* [Listed records]
>> begin

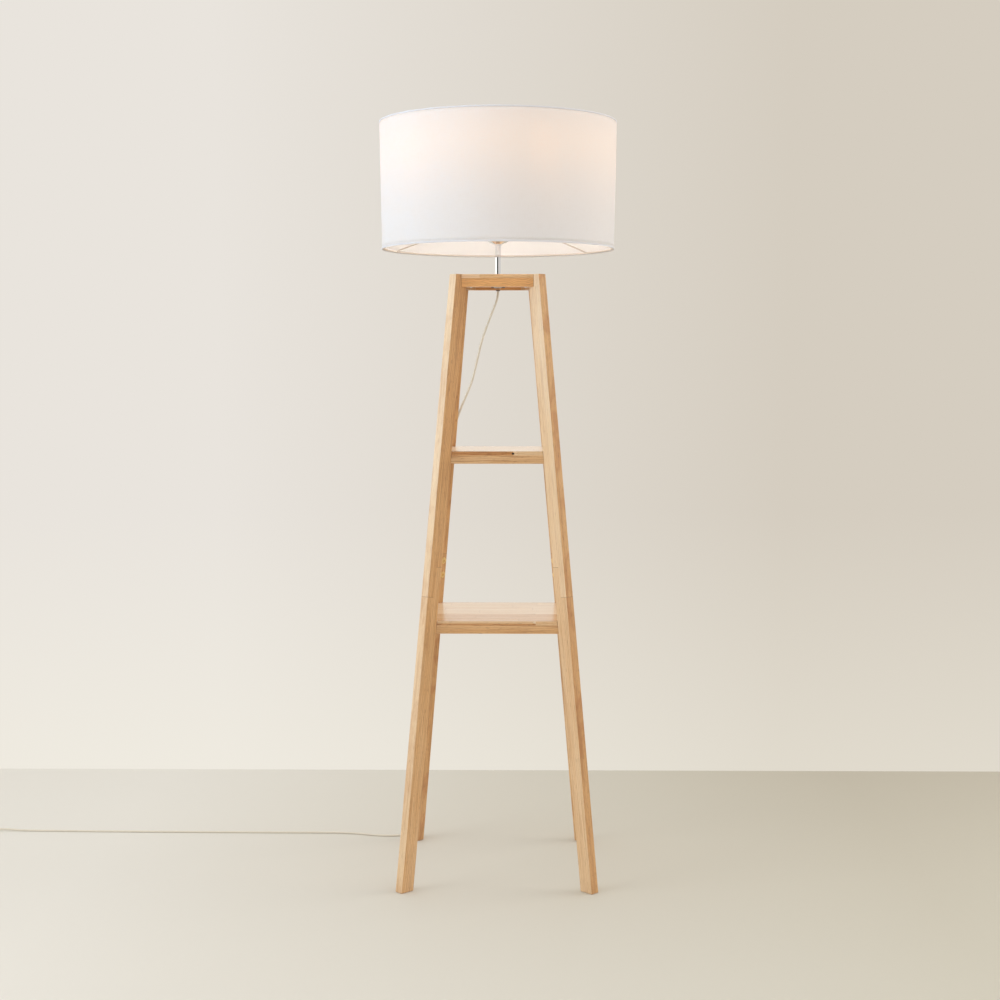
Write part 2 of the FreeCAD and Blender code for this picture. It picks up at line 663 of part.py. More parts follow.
def spider():
    """Flat hub with three wire arms that drop to the lower ring."""
    z = HUB_Z + HUB_THICK / 2
    hub = pipe(HUB_D, SKIRT_THREAD_D + 2 * LOOSE_GAP, HUB_Z, HUB_Z + HUB_THICK)
    ring_r = ring_wire_centre(LOWER_WIRE_Z)
    hub_edge = HUB_D / 2
    knee = Vec(ring_r - ARM_FOOT, 0, LOWER_WIRE_Z + ARM_FOOT_RISE)
    path, _ = rounded_path([Vec(hub_edge - ARM_D / 2, 0, z), Vec(hub_edge + ARM_D, 0, z),
                            knee, Vec(ring_r, 0, LOWER_WIRE_Z)], CORNER_SHARE)
    arm = swept(path, ARM_D)
    for k in range(ARM_COUNT):
        azimuth = ARM_FIRST_AZIMUTH + k * 360 / ARM_COUNT
        hub = hub.fuse(turned(arm, azimuth))
    return hub.cut(ring_wire(LOWER_WIRE_Z))


def washer():
    return pipe(WASHER_D, SKIRT_THREAD_D + 2 * LOOSE_GAP, WASHER_Z, WASHER_Z + WASHER_THICK)


def clamp_ring():
    """Round nut with finger grips cut in its edge."""
    top_z = CLAMP_RING_Z + CLAMP_RING_HEIGHT
    ring = pipe(CLAMP_RING_D, SKIRT_THREAD_D + 2 * RUNNING_GAP, CLAMP_RING_Z, top_z)
    for k in range(CLAMP_RING_GRIPS):
        angle = math.radians(360 * k / CLAMP_RING_GRIPS)
        ring = ring.cut(cylinder(CLAMP_GRIP_D, CLAMP_RING_Z, top_z,
                                 CLAMP_RING_D / 2 * math.cos(angle),
                                 CLAMP_RING_D / 2 * math.sin(angle)))
    return ring


# ---------------------------------------------------------------- cord
def route(points):
    return [Vec(*p) for p in points]


def cord_piece(points, label):
    """Tube along a hand-chosen route; prints its radii and its volume check."""
    wire, radii = rounded_path(points, CORNER_SHARE)
    tube = swept(wire, CORD_D)
    share = tube.Volume / (math.pi * CORD_R ** 2 * wire.Length)
    print(label, "length %.1f" % wire.Length, "volume share %.4f" % share,
          "radii", " ".join("%.0f" % r for r in radii))
    return tube


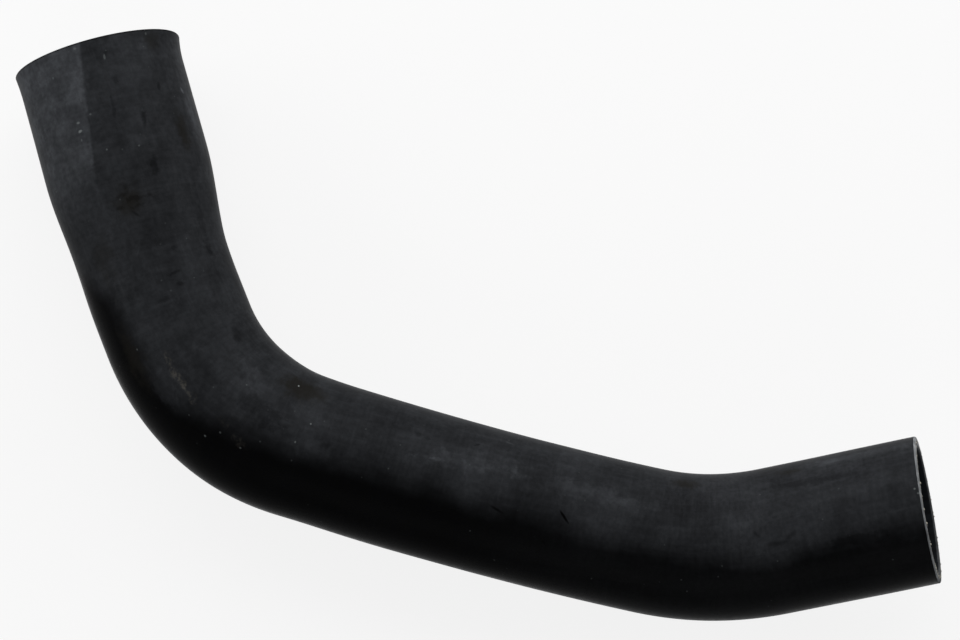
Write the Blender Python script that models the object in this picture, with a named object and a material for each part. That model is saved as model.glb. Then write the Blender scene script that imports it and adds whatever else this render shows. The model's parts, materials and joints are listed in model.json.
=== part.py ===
"""Moulded rubber turbo hose.

A wide cuff narrows through a short neck, turns through the main bend, runs on in a long shallow bow
and ends, past a second bend, in a leg that climbs out of the plane of the other bends. The wall is
turned as a straight sleeve with all its changes of section and is then bent along its centre line.
The hose lies on the ground as it comes to rest, with +Z up and the origin below its middle.
"""

import math

import bmesh
import bpy
from mathutils import Matrix, Vector
from mathutils.geometry import intersect_point_tri

# Lengths are in metres and angles in degrees.

# Sections, measured outside
CUFF_DIAMETER = 0.0772
BEND_DIAMETER = 0.0702
RUN_DIAMETER = 0.0675
WALL = 0.0050
EDGE_BREAK = 0.0005

# Changes of section, measured along the centre line
CUFF_LENGTH = 0.0535
NECK_LENGTH = 0.0505
TAPER_LENGTH = 0.0535
TAPER_PAST_BEND = 0.0175

# Centre line, from the cuff's mouth on
CUFF_HEADING = -74.1
CUFF_LEG_LENGTH = 0.0915
SET_ANGLE = 5.9
SET_RADIUS = 0.3000
SHOULDER_LENGTH = 0.0135
MAIN_BEND_ANGLE = 49.8
MAIN_BEND_RADIUS = 0.0920
RUN_LENGTH = 0.1670
RUN_BOW_ANGLE = 5.9
END_BEND_ANGLE = 23.7
END_BEND_RADIUS = 0.1420
END_LEG_LENGTH = 0.0720
END_CLIMB_ANGLE = 13.3

# The outlet is cut off a little askew, with its top raked back, and its last rings lean into the cut
# over this length
OUTLET_SKEW_ANGLE = 2.6
OUTLET_RAKE_ANGLE = 1.0
OUTLET_LEAN_LENGTH = 0.0200

# Fineness of the model
SIDES = 40
STATION_STEP = 0.0100
GUIDE_STEP = 0.0020

RUBBER_COLOUR = (0.018, 0.018, 0.020, 1.0)
RUBBER_ROUGHNESS = 0.55


def clear_scene():
    """Removes every object that the file opened with."""
    for thing in list(bpy.data.objects):
        bpy.data.objects.remove(thing, do_unlink=True)


def new_collection(name):
    """A collection linked to the scene."""
    collection = bpy.data.collections.new(name)
    bpy.context.scene.collection.children.link(collection)
    return collection


def rubber():
    """The hose's near-black rubber."""
    material = bpy.data.materials.new("moulded_rubber")
    material.use_nodes = True
    shader = material.node_tree.nodes["Principled BSDF"]
    shader.inputs["Base Color"].default_value = RUBBER_COLOUR
    shader.inputs["Roughness"].default_value = RUBBER_ROUGHNESS
    shader.inputs["Metallic"].default_value = 0.0
    return material


def arc_length(radius, angle):
    """Length of an arc, from its radius and its angle in degrees."""
    return radius * math.radians(angle)


def bend_table():
    """The hose's stretches in order, each a length with its turn to the left and its climb."""
    return [
        (CUFF_LEG_LENGTH, 0.0, 0.0),
        (arc_length(SET_RADIUS, SET_ANGLE), SET_ANGLE, 0.0),
        (SHOULDER_LENGTH, 0.0, 0.0),
        (arc_length(MAIN_BEND_RADIUS, MAIN_BEND_ANGLE), MAIN_BEND_ANGLE, 0.0),
        (RUN_LENGTH, RUN_BOW_ANGLE, 0.0),
        (arc_length(END_BEND_RADIUS, END_BEND_ANGLE), END_BEND_ANGLE, END_CLIMB_ANGLE),
        (END_LEG_LENGTH, 0.0, 0.0),
    ]


def stretch_ends():
    """How far along the centre line each stretch of the bend table begins and the last one ends."""
    ends = [0.0]
    for length, _, _ in bend_table():
        ends.append(ends[-1] + length)
    return ends


def centre_line():
    """Points along the hose's axis, which starts at the cuff's mouth and climbs only in its last bend."""
    place = Vector((0.0, 0.0, 0.0))
    points = [place]
    heading = math.radians(CUFF_HEADING)
    climb = 0.0
    for length, turn, rise in bend_table():
        count = max(1, math.ceil(length / GUIDE_STEP))
        half_turn = math.radians(turn) / count / 2
        half_rise = math.radians(rise) / count / 2
        for _ in range(count):
            heading += half_turn
            climb += half_rise
            level = math.cos(climb)
            direction = Vector((level * math.cos(heading), level * math.sin(heading), math.sin(climb)))
            place = place + direction * (length / count)
            points.append(place)
            heading += half_turn
            climb += half_rise
    return points


def ease(along, start, length):
    """Share of a change of section done at a point along the hose, smooth at both its ends."""
    share = min(max((along - start) / length, 0.0), 1.0)
    return share * share * (3.0 - 2.0 * share)


def taper_start():
    """Where the main bend's section begins to narrow to the run's."""
    main_bend_end = stretch_ends()[4]
    return main_bend_end + TAPER_PAST_BEND - TAPER_LENGTH


def outside_radius(along):
    """Radius of the outer skin at a point along the hose."""
    neck = ease(along, CUFF_LENGTH, NECK_LENGTH)
    taper = ease(along, taper_start(), TAPER_LENGTH)
    diameter = CUFF_DIAMETER
    diameter += (BEND_DIAMETER - CUFF_DIAMETER) * neck
    diameter += (RUN_DIAMETER - BEND_DIAMETER) * taper
    return diameter / 2


def is_plain(start, end):
    """True where the hose runs straight with an even section, so that it needs no ring in between."""
    middle = (start + end) / 2
    even = max(abs(outside_radius(place) - outside_radius(start)) for place in (middle, end)) < 1e-6
    ends = stretch_ends()
    for index, (_, turn, rise) in enumerate(bend_table()):
        if ends[index] < middle < ends[index + 1]:
            return even and turn == 0.0 and rise == 0.0
    return False


def stations():
    """How far along the hose its rings lie: at every change, and between them where it bends or tapers."""
    length = stretch_ends()[-1]
    marks = {
        *stretch_ends(),
        CUFF_LENGTH,
        CUFF_LENGTH + NECK_LENGTH,
        taper_start(),
        taper_start() + TAPER_LENGTH,
        length - OUTLET_LEAN_LENGTH,
    }
    marks = sorted(mark for mark in marks if 0.0 <= mark <= length)
    rings = []
    for start, end in zip(marks, marks[1:]):
        count = 1 if is_plain(start, end) else math.ceil((end - start) / STATION_STEP)
        rings += [start + (end - start) * step / count for step in range(count)]
    return rings + [length]


def wall_profile():
    """Closed outline of the wall, as radius and distance along, with its four edges broken."""
    length = stretch_ends()[-1]
    rings = stations()[1:-1]
    outer_skin = [(outside_radius(along), along) for along in rings]
    bore = [(radius - WALL, along) for radius, along in reversed(outer_skin)]
    cuff = outside_radius(0.0)
    outlet = outside_radius(length)
    return [
        (cuff - EDGE_BREAK, 0.0),
        (cuff, EDGE_BREAK),
        *outer_skin,
        (outlet, length - EDGE_BREAK),
        (outlet - EDGE_BREAK, length),
        (outlet - WALL + EDGE_BREAK, length),
        (outlet - WALL, length - EDGE_BREAK),
        *bore,
        (cuff - WALL, EDGE_BREAK),
        (cuff - WALL + EDGE_BREAK, 0.0),
    ]


def lean_into_cut(sleeve):
    """Moves the straight sleeve's last rings so that the outlet's face stands askew."""
    start = stretch_ends()[-1] - OUTLET_LEAN_LENGTH
    skew = math.tan(math.radians(OUTLET_SKEW_ANGLE))
    rake = math.tan(math.radians(OUTLET_RAKE_ANGLE))
    for corner in sleeve.verts:
        share = max((corner.co.z - start) / OUTLET_LEAN_LENGTH, 0.0)
        corner.co.z += share * (skew * corner.co.x - rake * corner.co.y)


def straight_sleeve():
    """Mesh of the hose before it is bent: the wall's outline spun round the Z axis."""
    sleeve = bmesh.new()
    corners = [sleeve.verts.new((radius, 0.0, along)) for radius, along in wall_profile()]
    edges = [sleeve.edges.new(pair) for pair in zip(corners, corners[1:] + corners[:1])]
    bmesh.ops.spin(
        sleeve,
        geom=corners + edges,
        cent=(0.0, 0.0, 0.0),
        axis=(0.0, 0.0, 1.0),
        angle=math.tau,
        steps=SIDES,
        use_merge=True,
    )
    bmesh.ops.recalc_face_normals(sleeve, faces=sleeve.faces)
    lean_into_cut(sleeve)
    mesh = bpy.data.meshes.new("hose")
    sleeve.to_mesh(mesh)
    sleeve.free()
    mesh.shade_smooth()
    mesh.set_sharp_from_angle(angle=math.radians(30))
    return mesh


def add_centre_line(guides, rest):
    """The curve that the hose is bent along, as a hidden guide."""
    data = bpy.data.curves.new("centre_line", "CURVE")
    data.dimensions = "3D"
    data.twist_mode = "Z_UP"
    spline = data.splines.new("POLY")
    points = centre_line()
    spline.points.add(len(points) - 1)
    for point, place in zip(spline.points, points):
        point.co = (*place, 1.0)
    guide = bpy.data.objects.new("centre_line", data)
    guide.hide_render = True
    guide.display_type = "WIRE"
    guide.parent = rest
    guides.objects.link(guide)
    return guide


def add_hose(parts, rest, guide):
    """The hose: the straight sleeve bent along its centre line."""
    hose = bpy.data.objects.new("hose", straight_sleeve())
    hose.data.materials.append(rubber())
    hose.parent = rest
    parts.objects.link(hose)
    bending = hose.modifiers.new("bent_along_centre_line", "CURVE")
    bending.object = guide
    bending.deform_axis = "POS_Z"
    return hose


def bent_mesh(hose):
    """Copy of the hose's mesh as its modifier leaves it."""
    bpy.context.view_layer.update()
    bent = bmesh.new()
    bent.from_object(hose, bpy.context.evaluated_depsgraph_get())
    bmesh.ops.triangulate(bent, faces=bent.faces)
    return bent


def centre_of_mass(bent):
    """Centre of mass of a closed triangle mesh."""
    total = 0.0
    moment = Vector((0.0, 0.0, 0.0))
    for face in bent.faces:
        first, second, third = (corner.co for corner in face.verts)
        volume = first.dot(second.cross(third))
        total += volume
        moment += volume * (first + second + third) / 4
    return moment / total


def resting_turn(bent):
    """Turn that lays the hose on the face of its hull that its weight bears on, nearest to face down."""
    centre = centre_of_mass(bent)
    hull = bmesh.new()
    for corner in bent.verts:
        hull.verts.new(corner.co)
    bmesh.ops.convex_hull(hull, input=hull.verts)
    hull.normal_update()
    bearing = []
    for face in hull.faces:
        under_weight = intersect_point_tri(centre, *(corner.co for corner in face.verts))
        if under_weight is not None and face.normal.dot(under_weight - centre) > 0.0:
            bearing.append(face.normal.copy())
    hull.free()
    down = Vector((0.0, 0.0, -1.0))
    footing = max(bearing, key=down.dot)
    return footing.rotation_difference(down).to_matrix().to_4x4()


def lay_down(rest, hose):
    """Turns the hose to its rest and sets it on the ground, centred over the origin."""
    bent = bent_mesh(hose)
    turn = resting_turn(bent)
    corners = [turn @ corner.co for corner in bent.verts]
    bent.free()
    low = Vector(min(corner[axis] for corner in corners) for axis in range(3))
    high = Vector(max(corner[axis] for corner in corners) for axis in range(3))
    middle = (low + high) / 2
    rest.matrix_world = Matrix.Translation((-middle.x, -middle.y, -low.z)) @ turn


def main():
    """Builds the hose and lays it down."""
    clear_scene()
    parts = new_collection("turbo_hose")
    guides = new_collection("guides")
    rest = bpy.data.objects.new("hose_rest", None)
    guides.objects.link(rest)
    guide = add_centre_line(guides, rest)
    hose = add_hose(parts, rest, guide)
    lay_down(rest, hose)


main()
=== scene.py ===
"""Turbo hose dressed for its picture.

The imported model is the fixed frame. Round it this file makes the hose's fine wall, the ends of the
reinforcing threads that show in its two cut faces, its rubber finishes and a plain studio.
Lengths are in metres, but for the marks', and angles in degrees. A place on the hose is told as on the
straight sleeve that it was bent from: how far along it lies, and its angle round from the inside of the
bends, with 90 degrees on top.
"""

import json
import logging
import math
import random
from collections.abc import Callable
from dataclasses import dataclass
from enum import Enum
from typing import NamedTuple

import bmesh
import bpy
import numpy
from mathutils import Euler, Matrix, Vector


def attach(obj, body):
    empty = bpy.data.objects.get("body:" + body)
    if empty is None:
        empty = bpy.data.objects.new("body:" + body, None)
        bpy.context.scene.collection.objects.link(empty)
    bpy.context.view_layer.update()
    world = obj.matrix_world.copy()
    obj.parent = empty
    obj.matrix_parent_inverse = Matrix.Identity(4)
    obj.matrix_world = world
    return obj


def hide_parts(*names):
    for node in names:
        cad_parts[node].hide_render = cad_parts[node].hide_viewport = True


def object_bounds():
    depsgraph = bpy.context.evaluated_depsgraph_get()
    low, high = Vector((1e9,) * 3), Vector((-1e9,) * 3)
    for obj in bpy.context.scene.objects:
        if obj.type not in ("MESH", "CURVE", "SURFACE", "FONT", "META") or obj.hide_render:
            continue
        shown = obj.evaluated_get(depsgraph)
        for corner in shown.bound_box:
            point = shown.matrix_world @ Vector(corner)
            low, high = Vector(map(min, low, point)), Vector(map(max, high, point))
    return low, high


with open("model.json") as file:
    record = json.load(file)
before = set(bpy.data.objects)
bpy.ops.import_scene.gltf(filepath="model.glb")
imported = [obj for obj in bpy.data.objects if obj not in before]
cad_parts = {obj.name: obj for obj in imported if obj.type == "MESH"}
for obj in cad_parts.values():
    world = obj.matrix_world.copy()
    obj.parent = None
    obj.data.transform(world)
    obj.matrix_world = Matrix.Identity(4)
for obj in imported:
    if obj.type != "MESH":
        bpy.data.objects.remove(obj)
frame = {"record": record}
CAD_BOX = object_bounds()

BODY = "root"
CAD_NODE = "hose"
PLACE_ATTRIBUTE = "sleeve_place"
TONE_ATTRIBUTE = "thread_tone"
SMOOTH_BELOW = 40.0
MILLIMETRE = 0.001
ORIGIN = (0.0, 0.0, 0.0)

Colour = tuple[float, float, float, float]
Material = bpy.types.Material
Piece = bpy.types.Object
Socket = bpy.types.NodeSocket
Tree = bpy.types.NodeTree
Value = float | tuple | Vector | Socket
log = logging.getLogger("turbo_hose")


class End(Enum):
    """The hose's two cut ends."""

    CUFF = "cuff_end"
    OUTLET = "outlet_end"


class Stain(Enum):
    """What a mark has done to the rubber."""

    BLOOM = "pale bloom"
    BROWN = "brown tinge"
    SMUDGE = "dark smudge"
    NICK = "fine nick"
    SCUFF = "tan scuff"
    FLECK = "white fleck"
    RIDGED = "bloom on the ridges"


class Mark(NamedTuple):
    """One oval mark on the outer skin: its middle, its size and how it fades out, lengths in millimetres."""

    along: float
    angle: float
    length: float
    width: float
    turn: float
    strength: float
    softness: float
    raggedness: float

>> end

* [Requirements]
Output exactly the lines running from the line containing "Write the Blender Python" through the line containing "rubber turbo hose.", and only those lines.

* [Answer to the task]
Write the Blender Python script that models the object in this picture, with a named object and a material for each part. That model is saved as model.glb. Then write the Blender scene script that imports it and adds whatever else this render shows. The model's parts, materials and joints are listed in model.json.
=== part.py ===
"""Moulded rubber turbo hose.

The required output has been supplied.